Depleted uranium bezeichnet panzerbrechende Munition, deren Projektile abgereichertes Uran enthalten. Wie real und unmittelbar die Gefahr durch den angekündigten Einsatz von derartiger Munition ist, darüber konnte ich als Vorstandvorsitzende des internationalen Kinderhilfswerks Ourchild e. V. Bad Sulza in nachfolgendem Redebeitrag auf der diesjährigen Ostermarsch-Veranstaltung in Weimar berichten.
Einer Meldung des ZDF vom 21. März 2023 zufolge hat die britische Regierung mitgeteilt, dass sie zusätzlich zu den bereits versprochenen Kampfpanzern vom Typ Challenger 2 der Ukraine künftig auch Munition liefern werde. Dazu gehöre auch panzerbrechende Munition aus abgereichertem Uran. Solche Geschosse seien sehr effektiv, um moderne Panzer und gepanzerte Fahrzeuge zu bezwingen.
Die Gegenseite antwortete prompt: Russlands Präsident Putin äußerte nach einem Treffen mit Chinas Staats- und Parteichef in Moskau, dass sein Land gezwungen sein werde, entsprechend zu reagieren. Und Russlands Verteidigungsminister drohte: „Natürlich hat Russland eine Antwort parat.”
Besorgniserregendes Gefahrenpotential
Der Konflikt eskaliert. Das damit zunehmende Gefahrenpotential ist besorgniserregend. Jede Woche macht die Lage kriegerischer. Viele glauben, dass die Ukraine tatsächlich gegen Russland gewinnen kann, weil sie ja so viele Waffen bekommt. Dass wir mit diesem Pulverfass aber selbst in die Luft fliegen können, ist vielen nicht bewusst – vor allem aber auch nicht die großen Umweltschäden, die derzeit entstehen.

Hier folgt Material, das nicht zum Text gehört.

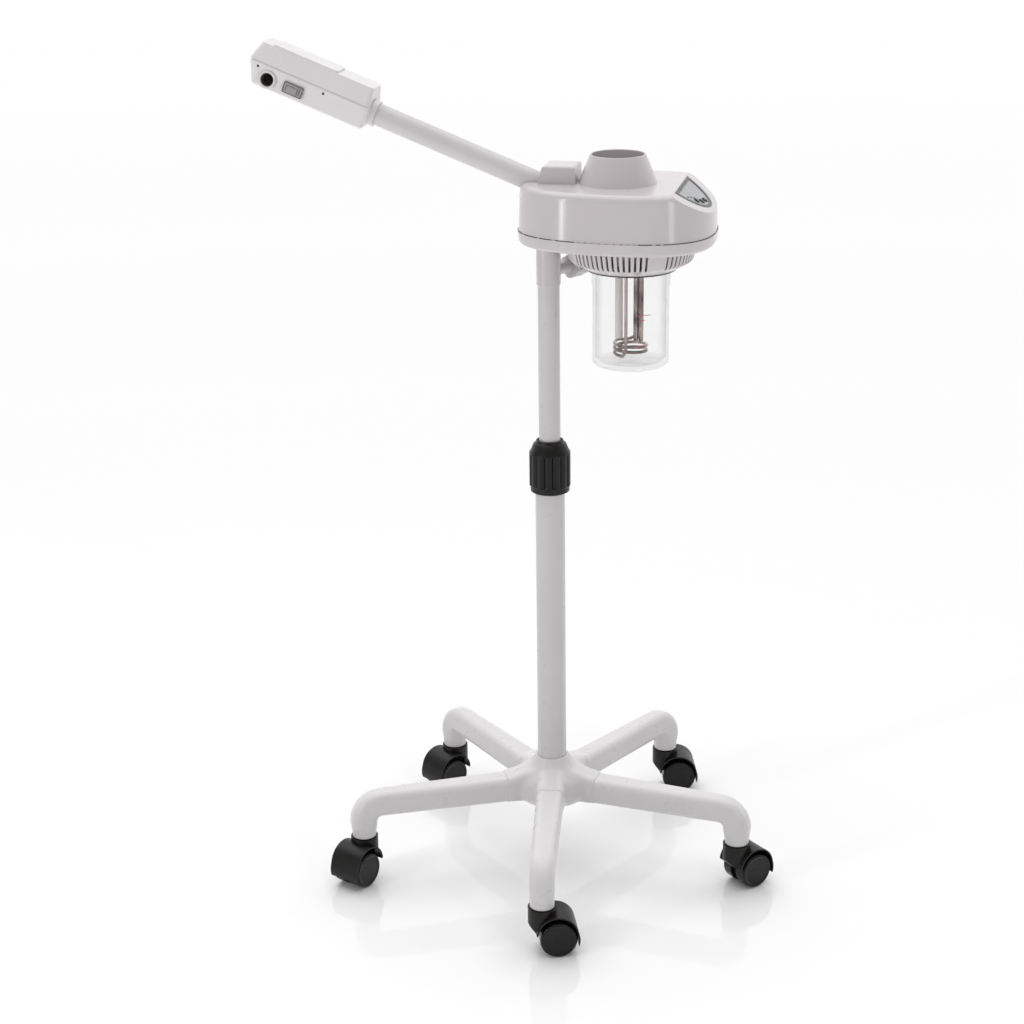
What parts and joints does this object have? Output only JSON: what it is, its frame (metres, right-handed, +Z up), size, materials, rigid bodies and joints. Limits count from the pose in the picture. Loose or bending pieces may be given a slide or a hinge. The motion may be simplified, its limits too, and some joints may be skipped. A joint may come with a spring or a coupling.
{
  "type": "facial steamer",
  "caption": "Facial steamer on a rolling star base: telescopic pole, boiler head with glass water jar, chimney and sloping panel, and a tilting arm with a steam nozzle.",
  "frame": {"origin": "on the floor, under the axis of the pole", "axes": "+Z up along the pole, +X from the pole towards the control panel, -X towards the steam nozzle, -Y to the front"},
  "size_m": [0.6151, 0.4984, 0.9999],
  "materials": {
    "white_shell": "gloss moulded",
    "white_base": "gloss moulded",
    "white_tube": "powder coated, satin gloss",
    "black_castor": "satin moulded",
    "black_wheel": "satin moulded",
    "black_collar": "satin moulded",
    "bush": "plain",
    "steel": "zinc plated",
    "coil_steel": "heat tinted",
    "clear_glass": "clear",
    "seal_rubber": "smooth",
    "probe_plastic": "translucent",
    "hose_rubber": "silicone",
    "panel_dark": "satin",
    "panel_silver": "silver printed film",
    "led_lens": "tinted lens",
    "button_dark": "soft",
    "circuit_board": "lacquered",
    "inlet_black": "plain",
    "outlet_brown": "smooth",
    "tray_grey": "moulded",
    "lamp_glass": "frosted",
    "knob_white": "moulded"
  },
  "bodies": {
    "base": {"base_hub": "white_base", "base_leg_1": "white_base", "base_leg_2": "white_base", "base_leg_3": "white_base", "base_leg_4": "white_base", "base_leg_5": "white_base", "base_fasteners": "steel", "lower_tube": "white_tube", "collar_bush": "bush"},
    "castor_1": {"castor_1_housing": "black_castor", "castor_1_axle": "steel"},
    "castor_1_left": {"castor_1_wheel_left": "black_wheel"},
    "castor_1_right": {"castor_1_wheel_right": "black_wheel"},
    "castor_2": {"castor_2_housing": "black_castor", "castor_2_axle": "steel"},
    "castor_2_left": {"castor_2_wheel_left": "black_wheel"},
    "castor_2_right": {"castor_2_wheel_right": "black_wheel"},
    "castor_3": {"castor_3_housing": "black_castor", "castor_3_axle": "steel"},
    "castor_3_left": {"castor_3_wheel_left": "black_wheel"},
    "castor_3_right": {"castor_3_wheel_right": "black_wheel"},
    "castor_4": {"castor_4_housing": "black_castor", "castor_4_axle": "steel"},
    "castor_4_left": {"castor_4_wheel_left": "black_wheel"},
    "castor_4_right": {"castor_4_wheel_right": "black_wheel"},
    "castor_5": {"castor_5_housing": "black_castor", "castor_5_axle": "steel"},
    "castor_5_left": {"castor_5_wheel_left": "black_wheel"},
    "castor_5_right": {"castor_5_wheel_right": "black_wheel"},
    "collar": {"twist_collar": "black_collar"},
    "mast": {"upper_tube": "white_tube"},
    "head": {"pole_socket": "white_shell", "lower_housing": "white_shell", "upper_housing": "white_shell", "chimney": "white_shell", "housing_screws": "steel", "vent_basket": "white_shell", "panel_frame": "panel_dark", "panel_membrane": "panel_silver", "indicator_leds": "led_lens", "control_board": "circuit_board", "power_inlet": "inlet_black", "heater_flange": "steel", "heater_coil": "coil_steel", "level_probe": "probe_plastic", "steam_hose": "hose_rubber", "jar_gasket": "seal_rubber", "arm_cover": "white_shell"},
    "clamp": {"clamp_knob": "knob_white"},
    "jar": {"glass_jar": "clear_glass"},
    "power_key": {"power_button": "button_dark"},
    "steam_key": {"steam_button": "button_dark"},
    "ozone_key": {"ozone_button": "button_dark"},
    "arm": {"arm_knuckle": "white_shell", "steam_arm": "white_tube"},
    "nozzle": {"nozzle_body": "white_shell", "nozzle_lid": "white_shell", "outlet_ring": "outlet_brown", "ozone_lamp": "lamp_glass"},
    "tray": {"aroma_tray": "tray_grey"}
  },
  "joints": [
    {"name": "castor_1_swivel", "type": "hinge", "parent": "base", "child": "castor_1", "pos_m": [0.03251, -0.23577, 0.0572], "axis": [0, 0, 1], "continuous": true},
    {"name": "castor_1_left_roll", "type": "hinge", "parent": "castor_1", "child": "castor_1_left", "pos_m": [0.04867, -0.23052, 0.0215], "axis": [-0.309, 0.9511, 0], "continuous": true},
    {"name": "castor_1_right_roll", "type": "hinge", "parent": "castor_1", "child": "castor_1_right", "pos_m": [0.04867, -0.23052, 0.0215], "axis": [-0.309, 0.9511, 0], "continuous": true},
    {"name": "castor_2_swivel", "type": "hinge", "parent": "base", "child": "castor_2", "pos_m": [0.23428, -0.04194, 0.0572], "axis": [0, 0, 1], "continuous": true},
    {"name": "castor_2_left_roll", "type": "hinge", "parent": "castor_2", "child": "castor_2_left", "pos_m": [0.2463, -0.02992, 0.0215], "axis": [-0.7071, 0.7071, 0], "continuous": true},
    {"name": "castor_2_right_roll", "type": "hinge", "parent": "castor_2", "child": "castor_2_right", "pos_m": [0.2463, -0.02992, 0.0215], "axis": [-0.7071, 0.7071, 0], "continuous": true},
    {"name": "castor_3_swivel", "type": "hinge", "parent": "base", "child": "castor_3", "pos_m": [0.11228, 0.20985, 0.0572], "axis": [0, 0, 1], "continuous": true},
    {"name": "castor_3_left_roll", "type": "hinge", "parent": "castor_3", "child": "castor_3_left", "pos_m": [0.12878, 0.21396, 0.0215], "axis": [-0.2419, 0.9703, 0], "continuous": true},
    {"name": "castor_3_right_roll", "type": "hinge", "parent": "castor_3", "child": "castor_3_right", "pos_m": [0.12878, 0.21396, 0.0215], "axis": [-0.2419, 0.9703, 0], "continuous": true},
    {"name": "castor_4_swivel", "type": "hinge", "parent": "base", "child": "castor_4", "pos_m": [-0.16488, 0.17164, 0.0572], "axis": [0, 0, 1], "continuous": true},
    {"name": "castor_4_left_roll", "type": "hinge", "parent": "castor_4", "child": "castor_4_left", "pos_m": [-0.17535, 0.15824, 0.0215], "axis": [0.788, -0.6157, 0], "continuous": true},
    {"name": "castor_4_right_roll", "type": "hinge", "parent": "castor_4", "child": "castor_4_right", "pos_m": [-0.17535, 0.15824, 0.0215], "axis": [0.788, -0.6157, 0], "continuous": true},
    {"name": "castor_5_swivel", "type": "hinge", "parent": "base", "child": "castor_5", "pos_m": [-0.21418, -0.10377, 0.0572], "axis": [0, 0, 1], "continuous": true},
    {"name": "castor_5_left_roll", "type": "hinge", "parent": "castor_5", "child": "castor_5_left", "pos_m": [-0.2211, -0.1193, 0.0215], "axis": [0.9135, -0.4067, 0], "continuous": true},
    {"name": "castor_5_right_roll", "type": "hinge", "parent": "castor_5", "child": "castor_5_right", "pos_m": [-0.2211, -0.1193, 0.0215], "axis": [0.9135, -0.4067, 0], "continuous": true},
    {"name": "collar_twist", "type": "hinge", "parent": "base", "child": "collar", "pos_m": [0, 0, 0.4782], "axis": [0, 0, 1], "range_deg": [0, 120]},
    {"name": "mast_slide", "type": "slide", "parent": "base", "child": "mast", "axis": [0, 0, 1], "range_m": [-0.12, 0.12]},
    {"name": "head_swivel", "type": "hinge", "parent": "mast", "child": "head", "pos_m": [0, 0, 0.78], "axis": [0, 0, 1], "continuous": true},
    {"name": "clamp_turn", "type": "hinge", "parent": "head", "child": "clamp", "pos_m": [0.02, 0.03464, 0.742], "axis": [0.5, 0.866, 0], "range_deg": [0, 180]},
    {"name": "jar_release", "type": "slide", "parent": "head", "child": "jar", "axis": [0, 0, -1], "range_m": [0, 0.12]},
    {"name": "power_press", "type": "slide", "parent": "head", "child": "power_key", "axis": [-0.5592, 0, -0.829], "range_m": [0, 0.0008], "stiffness_N_per_m": 400},
    {"name": "steam_press", "type": "slide", "parent": "head", "child": "steam_key", "axis": [-0.5592, 0, -0.829], "range_m": [0, 0.0008], "stiffness_N_per_m": 400},
    {"name": "ozone_press", "type": "slide", "parent": "head", "child": "ozone_key", "axis": [-0.5592, 0, -0.829], "range_m": [0, 0.0008], "stiffness_N_per_m": 400},
    {"name": "arm_tilt", "type": "hinge", "parent": "head", "child": "arm", "pos_m": [0.018, 0, 0.8322], "axis": [0, 1, 0], "range_deg": [-10, 10]},
    {"name": "nozzle_roll", "type": "hinge", "parent": "arm", "child": "nozzle", "pos_m": [-0.20298, 0, 0.92059], "axis": [-0.9285, 0, 0.3714], "range_deg": [-150, 150]},
    {"name": "tray_pull", "type": "slide", "parent": "nozzle", "child": "tray", "axis": [0, -1, 0], "range_m": [0, 0.016]}
  ]
}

Es ist bereits seit 1993 dokumentiert, dass der Einsatz von abgereichertem Uran im Irak zu Missbildungen bei Kindern und zu deren Tod geführt hat. Der deutsche Arzt und Epidemiologe Prof. Dr. Siegwart brachte ein Urangeschoss von den Schlachtfeldern des Irak nach Berlin mit, um es untersuchen zu lassen, da er herausgefunden hatte, dass Kinder nach dem Spielen mit dieser Munition an Leukämie erkrankt und gestorben waren. Auf seine Initiative hin stellte ein deutsches Gericht fest, dass ein solches Urangeschoss für die Gesundheit von Menschen schädlich sein kann, weil es radioaktiv und als Schwermetall hoch giftig ist.
Die Geschosse aus abgereichertem Uran wurden danach in Serbien, im Kosovo, in Afghanistan und wieder im Iran eingesetzt. Sie haben eine wesentlich höhere Durchschlagkraft als Geschosse aus Stahl oder Blei. Während im ersten Irakkrieg 1991 etwa 320 Tonnen eingesetzt wurden, waren es im Irakkrieg 2003 mindestens 2000 Tonnen.
2007 hat das irakische Umweltministerium bekanntgegeben, dass im Irak durch die Kriege 1991 und 2003 mindestens 18 Regionen durch den Einsatz von Uranmunition so verseucht seien, dass man eigentlich die dort lebende Bevölkerung umsiedeln müsse. Inzwischen spricht man von 30 solcher Regionen.
Das britische Verteidigungsministerium hat im Gefolge des Irakkriegs 2003 zugegeben, dass bei einem Einsatz von nur 40 Tonnen in bewohntem Gebiet mit etwa 500.000 Nachfolgetoten zu rechnen ist. Allein von den etwa 700.000 alliierten US-Soldaten, die im Golfkrieg 1991 Dienst taten, leiden die Hälfte, nämlich 325.000 Soldaten, am sogenannten Golfkriegssyndrom und sind dauerhaft arbeitsunfähig. Viele von ihnen sind an Leukämie, Krebs- und Herzerkrankungen bereits gestorben.
Bis zu 155 Staaten haben bisher die Abstimmungen in den Vereinten Nationen zur Ächtung von Uranmunition und Uranbomben unterstützt, allerdings gegen das Veto der USA, Großbritanniens und Frankreichs, und auch die Europäische Kommission sieht laut Bericht des ZDF vom März diesen Jahres keine Hinweise auf Gesundheitsrisiken. Die Strahlenexposition sei, gemessen an der natürlich vorhandenen Strahlung, sehr gering.
In deutschen Medien versorgt man uns täglich mit Kriegsberichterstattung. Die für Mensch und Umwelt drohende riesige Gefahr durch abgereicherte Uranmunition ist kaum bekannt. Das dürfen wir nicht hinnehmen. Demonstrationen und Kundgebungen für sofortigen Waffenstillstand und für Friedensverhandlungen sind von enormer Bedeutung.